GIVEN PROBLEM — Among the entries that follow, the required portion opens with the line containing "mesh.set_sharp_from_angle(angle=SHARP_EDGE)" and closes with the line containing "CUBIC_CM = 1e-6". Give that portion again exactly, and nothing else.

|---|

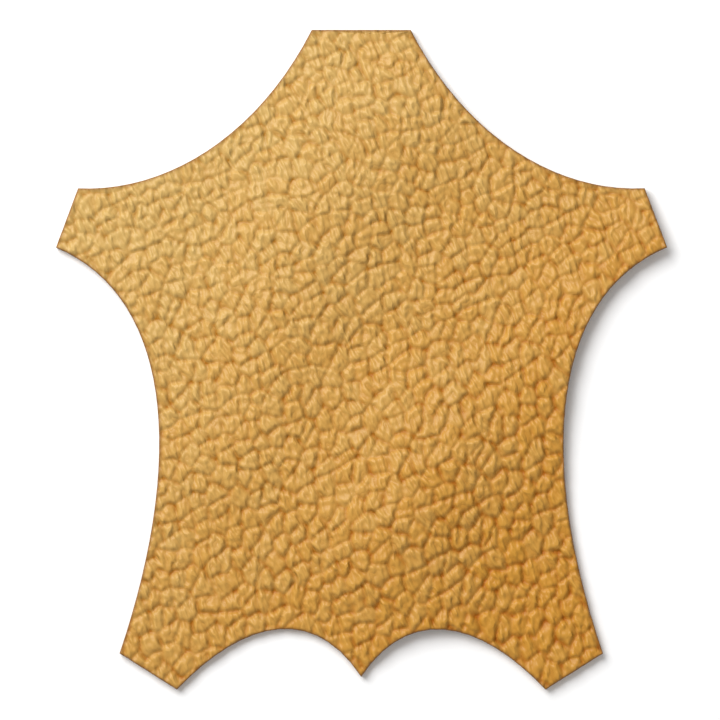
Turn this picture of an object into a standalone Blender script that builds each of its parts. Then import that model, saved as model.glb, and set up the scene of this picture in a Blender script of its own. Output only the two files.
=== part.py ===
"""Leather hide: one sheet of leather cut to the outline of a skin and laid flat, grain side up.

Frame: metres, +Z up, +Y towards the neck. The origin is the centre of the outline's box, on the
surface that the sheet lies on. Sizes below are in millimetres.

The sheet is one closed body. Its underside lies flat, but for three soft swells that lift it off
the surface. Its grain side follows the underside one thickness higher, and the cut edge is
rounded over where it meets the grain.
"""

import math

import bmesh
import bpy
from mathutils import Vector
from mathutils.geometry import delaunay_2d_cdt, interpolate_bezier

MM = 0.001

# Sheet
THICKNESS = 2.0
EDGE_ROUND = 0.4
EDGE_ROUND_STEPS = 2

# Right half of the outline, from the neck down to the tail
NECK_CORNER = (10.5, 70.0)
FORE_SHANK_TOP = (60.1, 36.4)
FORE_SHANK_BOTTOM = (64.8, 23.8)
HIND_SHANK_OUTER = (51.3, -62.3)
HIND_SHANK_INNER = (39.1, -70.0)
TAIL_TIP = (0.0, -67.3)

# Pull points of the three hollow sweeps between those corners
SHOULDER_SWEEP = ((22.1, 47.3), (41.5, 35.5))
FLANK_SWEEP = ((40.7, 13.7), (36.9, -19.7))
RUMP_SWEEP = ((26.0, -56.2), (10.8, -50.9))

# Soft swells. Columns: crest start, crest bend, crest end, half width across the crest, height
SWELLS = (
    ((6.0, 48.0), (-18.0, 29.0), (-22.0, -17.0), 23.0, 1.8),
    ((11.0, -15.0), (11.0, -24.0), (0.0, -35.0), 23.0, 2.3),
    ((74.0, 28.0), (3.0, -40.0), (12.0, -49.0), 23.0, 1.8),
)
CREST_STEPS = 48

# Mesh
POINT_STEP = 3.2
RIM_CLEARANCE = 0.62
CUT_TOLERANCE = 1e-6

# Finish of the pigmented grain
TAN = (0.597, 0.319, 0.080, 1.0)
GRAIN_ROUGHNESS = 0.55
SHARP_EDGE = math.radians(50)


def clear_scene():
    for obj in list(bpy.data.objects):
        bpy.data.objects.remove(obj, do_unlink=True)


def straight(start, end):
    """Points from start up to, but not including, end, one step apart."""
    start, end = Vector(start), Vector(end)
    count = max(1, round((end - start).length / POINT_STEP))
    return [start.lerp(end, index / count) for index in range(count)]


def sweep(start, pulls, end):
    """Points along a smooth sweep from start up to, but not including, end."""
    start, first, second, end = map(Vector, (start, *pulls, end))
    around = (first - start).length + (second - first).length + (end - second).length
    length = (around + (end - start).length) / 2
    count = round(length / POINT_STEP)
    return interpolate_bezier(start, first, second, end, count + 1)[:-1]


def skin_outline():
    """The whole outline, anticlockwise from the tail tip, as a closed loop of plane points."""
    neck_middle = (0.0, NECK_CORNER[1])
    half = straight(neck_middle, NECK_CORNER)
    half += sweep(NECK_CORNER, SHOULDER_SWEEP, FORE_SHANK_TOP)
    half += straight(FORE_SHANK_TOP, FORE_SHANK_BOTTOM)
    half += sweep(FORE_SHANK_BOTTOM, FLANK_SWEEP, HIND_SHANK_OUTER)
    half += straight(HIND_SHANK_OUTER, HIND_SHANK_INNER)
    half += sweep(HIND_SHANK_INNER, RUMP_SWEEP, TAIL_TIP)
    half.append(Vector(TAIL_TIP))
    mirrored = [Vector((-point.x, point.y)) for point in half[1:-1]]
    return list(reversed(half)) + mirrored


def is_inside(point, loop):
    crossings = 0
    for index, end in enumerate(loop):
        start = loop[index - 1]
        if (start.y > point.y) != (end.y > point.y):
            along = (point.y - start.y) / (end.y - start.y)
            crossings += point.x < start.x + along * (end.x - start.x)
    return crossings % 2 == 1


def inner_points(loop):
    """Points in staggered rows, one step apart, that keep clear of the loop."""
    row_step = POINT_STEP * math.sqrt(3) / 2
    rows = math.ceil(NECK_CORNER[1] / row_step)
    columns = math.ceil(FORE_SHANK_BOTTOM[0] / POINT_STEP)
    clear = RIM_CLEARANCE * POINT_STEP
    points = []
    for row in range(-rows, rows + 1):
        shift = POINT_STEP / 2 if row % 2 else 0.0
        for column in range(-columns, columns + 1):
            point = Vector((column * POINT_STEP + shift, row * row_step))
            near = min((point - other).length for other in loop)
            if near > clear and is_inside(point, loop):
                points.append(point)
    return points


def crest_line(start, bend, end):
    """Points along the arched crest of a swell."""
    start, bend, end = Vector(start), Vector(bend), Vector(end)
    points = []
    for index in range(CREST_STEPS + 1):
        along = index / CREST_STEPS
        points.append(start.lerp(bend, along).lerp(bend.lerp(end, along), along))
    return points


def lift(point, crests):
    """Height of the underside: nothing on the flat, and a rounded swell near each crest."""
    height = 0.0
    for line, half_width, crest_height in crests:
        near = min((point - other).length for other in line) / half_width
        if near < 1.0:
            height += crest_height * (1.0 - near * near) ** 2
    return height


def flat_net():
    """The cut outline filled with near-even triangles: their corners in the plane, and the faces."""
    outline = skin_outline()
    flat, _, faces, _, _, _ = delaunay_2d_cdt(
        outline + inner_points(outline), [], [list(range(len(outline)))], 1, CUT_TOLERANCE
    )
    return flat, faces


def raise_thickness(bm):
    """Extrudes the underside into the full sheet, and returns the edges round its grain side."""
    extruded = bmesh.ops.extrude_face_region(bm, geom=bm.faces[:])["geom"]
    grain_side = {item for item in extruded if isinstance(item, bmesh.types.BMFace)}
    corners = [item for item in extruded if isinstance(item, bmesh.types.BMVert)]
    bmesh.ops.translate(bm, verts=corners, vec=(0.0, 0.0, THICKNESS * MM))
    bmesh.ops.recalc_face_normals(bm, faces=bm.faces[:])
    return [edge for edge in bm.edges if sum(face in grain_side for face in edge.link_faces) == 1]


def sheet_mesh(name):
    """One closed sheet: swelling underside, grain side, cut edge and the rounding above it."""
    crests = [(crest_line(*ends), half_width, height) for *ends, half_width, height in SWELLS]
    flat, faces = flat_net()
    bm = bmesh.new()
    corners = [bm.verts.new((p.x * MM, p.y * MM, lift(p, crests) * MM)) for p in flat]
    for face in faces:
        bm.faces.new([corners[index] for index in face])
    rim = raise_thickness(bm)
    bmesh.ops.bevel(
        bm,
        geom=rim,
        offset=EDGE_ROUND * MM,
        segments=EDGE_ROUND_STEPS,
        profile=0.5,
        affect="EDGES",
        material=-1,
    )
    mesh = bpy.data.meshes.new(name)
    bm.to_mesh(mesh)
    bm.free()
    return mesh


def grain_leather():
    material = bpy.data.materials.new("TanGrainLeather")
    material.use_nodes = True
    shader = material.node_tree.nodes["Principled BSDF"]
    shader.inputs["Base Color"].default_value = TAN
    shader.inputs["Roughness"].default_value = GRAIN_ROUGHNESS
    shader.inputs["Metallic"].default_value = 0.0
    return material


def build():
    clear_scene()
    mesh = sheet_mesh("hide")
    mesh.materials.append(grain_leather())
    mesh.shade_smooth()
    mesh.set_sharp_from_angle(angle=SHARP_EDGE)
    hide = bpy.data.objects.new("hide", mesh)
    bpy.context.scene.collection.objects.link(hide)


build()
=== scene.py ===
"""Dresses the hide sample: pebble grain, cut edge, flesh side and studio, in the CAD part's own frame."""

import logging
import math
from dataclasses import dataclass
from enum import Enum, IntEnum

import bmesh
import bpy
import numpy as np
from mathutils import Matrix, Vector


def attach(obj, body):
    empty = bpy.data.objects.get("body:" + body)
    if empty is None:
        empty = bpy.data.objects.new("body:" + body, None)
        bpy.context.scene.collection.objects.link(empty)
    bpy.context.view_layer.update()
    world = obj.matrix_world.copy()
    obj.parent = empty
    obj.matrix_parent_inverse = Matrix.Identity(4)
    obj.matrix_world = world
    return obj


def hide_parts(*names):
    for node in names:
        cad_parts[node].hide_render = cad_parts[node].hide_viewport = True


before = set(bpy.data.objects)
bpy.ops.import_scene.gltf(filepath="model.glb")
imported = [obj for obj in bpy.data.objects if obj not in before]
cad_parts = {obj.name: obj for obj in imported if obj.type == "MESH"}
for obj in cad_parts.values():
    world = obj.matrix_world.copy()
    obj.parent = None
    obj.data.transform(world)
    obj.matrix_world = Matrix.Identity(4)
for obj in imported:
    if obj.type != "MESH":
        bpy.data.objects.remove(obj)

log = logging.getLogger("hide_scene")

MM = 0.001
CUBIC_CM = 1e-6

NOISE_REACH = 0.25  # how far a noise texture mostly swings either side of its middle, 0.5
MIX_LOW, MIX_HIGH, MIX_COLOUR = 6, 7, 2  # a colour Mix node's two colour inputs and its output

# Factors of the integer hash that stands in for a random number generator
HASH_COLUMN, HASH_ROW, HASH_CHANNEL = 374761393, 668265263, 974711
HASH_STEPS = ((13, 1274126177), (16, 2246822519))
HASH_END = 15
LOW_31_BITS = 0x7FFFFFFF
LOW_24_BITS = 0xFFFFFF
ROW_KEY = 131  # one number stands for a bump: its column, and this much for each row
TINY = 1e-6


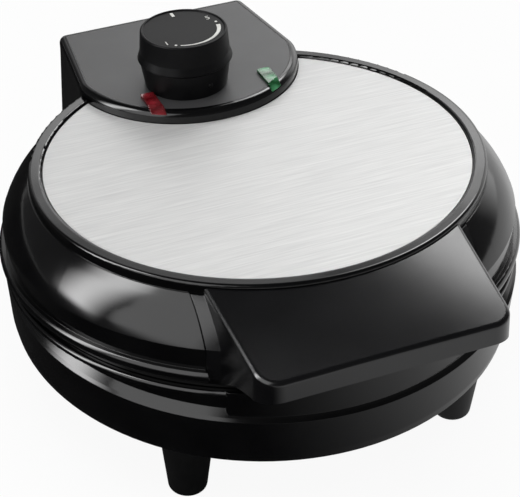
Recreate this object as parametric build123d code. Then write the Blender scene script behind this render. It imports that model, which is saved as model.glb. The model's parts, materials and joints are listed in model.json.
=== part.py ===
from build123d import *
from math import asin, cos, degrees, hypot, radians, sin, sqrt
import os

# Heart waffle iron. Millimetres, +Z up, the handle points to -Y, the hinge is at +Y.
# The origin is on the table, under the middle of the whole appliance.
# Pieces are drawn about the body axis. Those of the lid and both plates are drawn square to
# the parting plane, which leans down to the rear, and are tilted into place at the end.

# Fits
FIT_LOOSE = 0.3        # gap between pieces that only sit beside each other
FIT_RUNNING = 0.05     # radial gap of a turning shaft or pin
FIT_INLAY = 0.1        # gap round an inlaid plate or lens

# Base shell. The band's radius is the main one: the other radii step in or out from it.
BASE_WALL = 3.0
BAND_TOP_R = 112.3
BAND_DRAFT = 2.0       # the band narrows this much to its lower edge
BAND_BEVEL_OUT = 0.8   # the lower edge is bevelled back to this much more than its radius
BAND_BEVEL_H = 4.0
BAND_BOTTOM_Z = 34.7
BAND_H = 22.8
COLLAR_IN = 3.7
COLLAR_STEP = 4.2
LIP_OUT = 3.4
LIP_H = 3.5
BULGE = 1.2            # roundness of the outer edge of each lip

BAND_BOTTOM_R = BAND_TOP_R - BAND_DRAFT
BAND_BEVEL_R = BAND_BOTTOM_R + BAND_BEVEL_OUT
BAND_TOP_Z = BAND_BOTTOM_Z + BAND_H
COLLAR_R = BAND_TOP_R - COLLAR_IN
COLLAR_Z = BAND_TOP_Z + COLLAR_STEP
BASE_LIP_R = COLLAR_R + LIP_OUT

# Parting plane
LID_TILT = 5.17        # degrees, the front is the higher side
LID_AXIS_Y = 1.5       # lid axis behind the base axis
PART_RISE = 5.0        # height of the parting plane over the band, on the lid axis
PART_HEIGHT = BAND_TOP_Z + PART_RISE

# Lower front block under the handle
BLOCK_HALF_W = 54.0
BLOCK_OUT = 1.8        # how far the block stands out from the collar
BLOCK_ROUND = 2.0

# Bottom cover, legs and feet
COVER_T = 2.5
COVER_STEP = 0.5       # the cover's rim lies this far inside the band's lower edge
COVER_SLOPE_L = 12.8   # from the rim in to the knee
COVER_SLOPE_H = 8.3
COVER_KNEE_L = 7.0     # from the knee in to the flat bottom
COVER_KNEE_H = 1.4
LEG_X = 62.2
LEG_Y = 71.5
LEG_TOP_R = 11.8
LEG_TIP_R = 8.2
LEG_ROUND = 2.4
FOOT_R = 5.4
FOOT_SEAT = 2.2
FOOT_OUT = 0.8
VENT_COUNT = 6
VENT_L = 44.0
VENT_W = 3.2
VENT_PITCH = 9.0
COVER_SCREW_IN = 5.8   # the screws stand this far inside the cover's rim
COVER_SCREW_ANGLES = (8, 172, 196, 344)
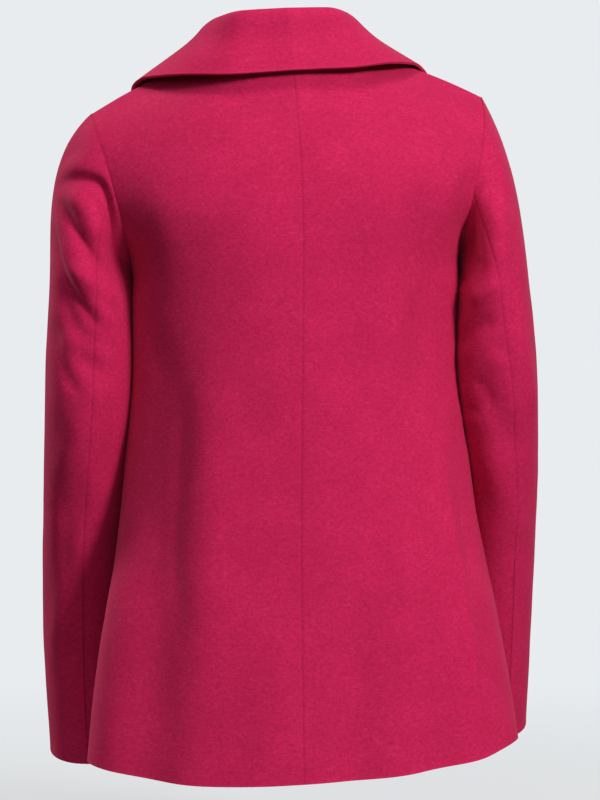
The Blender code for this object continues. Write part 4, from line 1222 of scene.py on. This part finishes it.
def mixed(tree, label, factor, first, second):
    """A mix of two colours."""
    made = node(tree, "ShaderNodeMix", label, data_type="RGBA")
    for index, value in ((MIX_FACTOR, factor), (MIX_FIRST, first), (MIX_SECOND, second)):
        feed(tree, value, made.inputs[index])
    return made.outputs[MIX_RESULT]


def maths(tree, label, operation, first, second):
    """One step of arithmetic."""
    made = node(tree, "ShaderNodeMath", label, operation=operation)
    feed(tree, first, made.inputs[0])
    feed(tree, second, made.inputs[1])
    return made.outputs[0]


def ranged(tree, label, value, low, high, to_low, to_high):
    """A value moved softly from one range to another."""
    made = node(tree, "ShaderNodeMapRange", label, interpolation_type="SMOOTHSTEP")
    tree.links.new(value, made.inputs["Value"])
    settle(made, {"From Min": low, "From Max": high, "To Min": to_low, "To Max": to_high})
    return made.outputs["Result"]


def grain(tree, label, vector, scale, detail, rough, stretch=None):
    """One layer of noise, stretched along the cloth where asked."""
    if stretch is not None:
        turned = node(tree, "ShaderNodeMapping", label + " stretch")
        turned.inputs["Scale"].default_value = stretch
        tree.links.new(vector, turned.inputs["Vector"])
        vector = turned.outputs["Vector"]
    made = node(tree, "ShaderNodeTexNoise", label)
    settle(made, {"Detail": detail, "Roughness": rough})
    feed(tree, scale, made.inputs["Scale"])
    tree.links.new(vector, made.inputs["Vector"])
    return made.outputs["Fac"]


def relief(tree, shader, label, height, strength, distance):
    """Fine relief on the finished surface."""
    bump = node(tree, "ShaderNodeBump", label)
    settle(bump, {"Strength": strength, "Distance": distance})
    tree.links.new(height, bump.inputs["Height"])
    tree.links.new(bump.outputs["Normal"], shader.inputs["Normal"])


def shaded(colour, share, added=0.0):
    """A colour made deeper or paler."""
    return (*(min(value * share + added, 1) for value in colour[:3]), 1.0)


def new_group(name, inputs, outputs):
    """An empty node group with its sockets. Returns it with what it is given and what it gives."""
    group = bpy.data.node_groups.new(name, "ShaderNodeTree")
    for way, sockets in (("INPUT", inputs), ("OUTPUT", outputs)):
        for word, kind, *default in sockets:
            made = group.interface.new_socket(name=word, in_out=way, socket_type="NodeSocket" + kind)
            if default:
                made.default_value = default[0]
    given = node(group, "NodeGroupInput", "given").outputs
    result = node(group, "NodeGroupOutput", "result").inputs
    return group, given, result


def felt_group():
    """Felted wool: a mottle of deep and pale fibres, a fine nap and its height."""
    inputs = (
        ("Vector", "Vector"),
        ("Wool", "Color", (0.455, 0.0135, 0.070, 1)),
        ("Deep Wool", "Color", (0.300, 0.007, 0.039, 1)),
        ("Light Wool", "Color", (0.600, 0.033, 0.125, 1)),
        ("Mottle Scale", "Float", 320.0),
        ("Fibre Scale", "Float", 900.0),
    )
    outputs = (("Colour", "Color"), ("Roughness", "Float"), ("Height", "Float"))
    group, given, result = new_group("felted_fibre", inputs, outputs)
    vector, deep_wool, light_wool = given["Vector"], given["Deep Wool"], given["Light Wool"]
    mottle = grain(group, "mottle", vector, given["Mottle Scale"], 4.0, 0.62)
    broad = grain(group, "broad shade", vector, 26.0, 3.0, 0.5)
    fibre = grain(group, "fibres", vector, given["Fibre Scale"], 3.0, 0.6)
    across = grain(group, "combed nap", vector, 420.0, 3.0, 0.6, (0.42, 0.42, 1.25))
    deep = ranged(group, "deep share", mottle, 0.34, 0.58, 0.60, 0.0)
    light = ranged(group, "light share", across, 0.50, 0.72, 0.0, 0.55)
    speck = ranged(group, "fibre share", fibre, 0.40, 0.70, 0.0, 0.40)
    cloudy = ranged(group, "cloud share", broad, 0.35, 0.70, 0.20, 0.0)
    colour = mixed(group, "deep fibres", deep, given["Wool"], deep_wool)
    colour = mixed(group, "pale fibres", light, colour, light_wool)
    colour = mixed(group, "single fibres", speck, colour, light_wool)
    colour = mixed(group, "broad clouds", cloudy, colour, deep_wool)
    height = maths(group, "mottle height", "MULTIPLY", mottle, 0.45)
    for word, layer, share in (("nap", across, 0.35), ("fibre", fibre, 0.30)):
        part = maths(group, word + " part", "MULTIPLY", layer, share)
        height = maths(group, word + " height", "ADD", height, part)
    rough = ranged(group, "nap gloss", mottle, 0.3, 0.7, 0.86, 0.97)
    for name, value in (("Colour", colour), ("Roughness", rough), ("Height", height)):
        group.links.new(value, result[name])
    return group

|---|

EXERCISE RESULT —
    mesh.set_sharp_from_angle(angle=SHARP_EDGE)
    hide = bpy.data.objects.new("hide", mesh)
    bpy.context.scene.collection.objects.link(hide)


build()
=== scene.py ===
"""Dresses the hide sample: pebble grain, cut edge, flesh side and studio, in the CAD part's own frame."""

import logging
import math
from dataclasses import dataclass
from enum import Enum, IntEnum

import bmesh
import bpy
import numpy as np
from mathutils import Matrix, Vector


def attach(obj, body):
    empty = bpy.data.objects.get("body:" + body)
    if empty is None:
        empty = bpy.data.objects.new("body:" + body, None)
        bpy.context.scene.collection.objects.link(empty)
    bpy.context.view_layer.update()
    world = obj.matrix_world.copy()
    obj.parent = empty
    obj.matrix_parent_inverse = Matrix.Identity(4)
    obj.matrix_world = world
    return obj


def hide_parts(*names):
    for node in names:
        cad_parts[node].hide_render = cad_parts[node].hide_viewport = True


before = set(bpy.data.objects)
bpy.ops.import_scene.gltf(filepath="model.glb")
imported = [obj for obj in bpy.data.objects if obj not in before]
cad_parts = {obj.name: obj for obj in imported if obj.type == "MESH"}
for obj in cad_parts.values():
    world = obj.matrix_world.copy()
    obj.parent = None
    obj.data.transform(world)
    obj.matrix_world = Matrix.Identity(4)
for obj in imported:
    if obj.type != "MESH":
        bpy.data.objects.remove(obj)

log = logging.getLogger("hide_scene")

MM = 0.001
CUBIC_CM = 1e-6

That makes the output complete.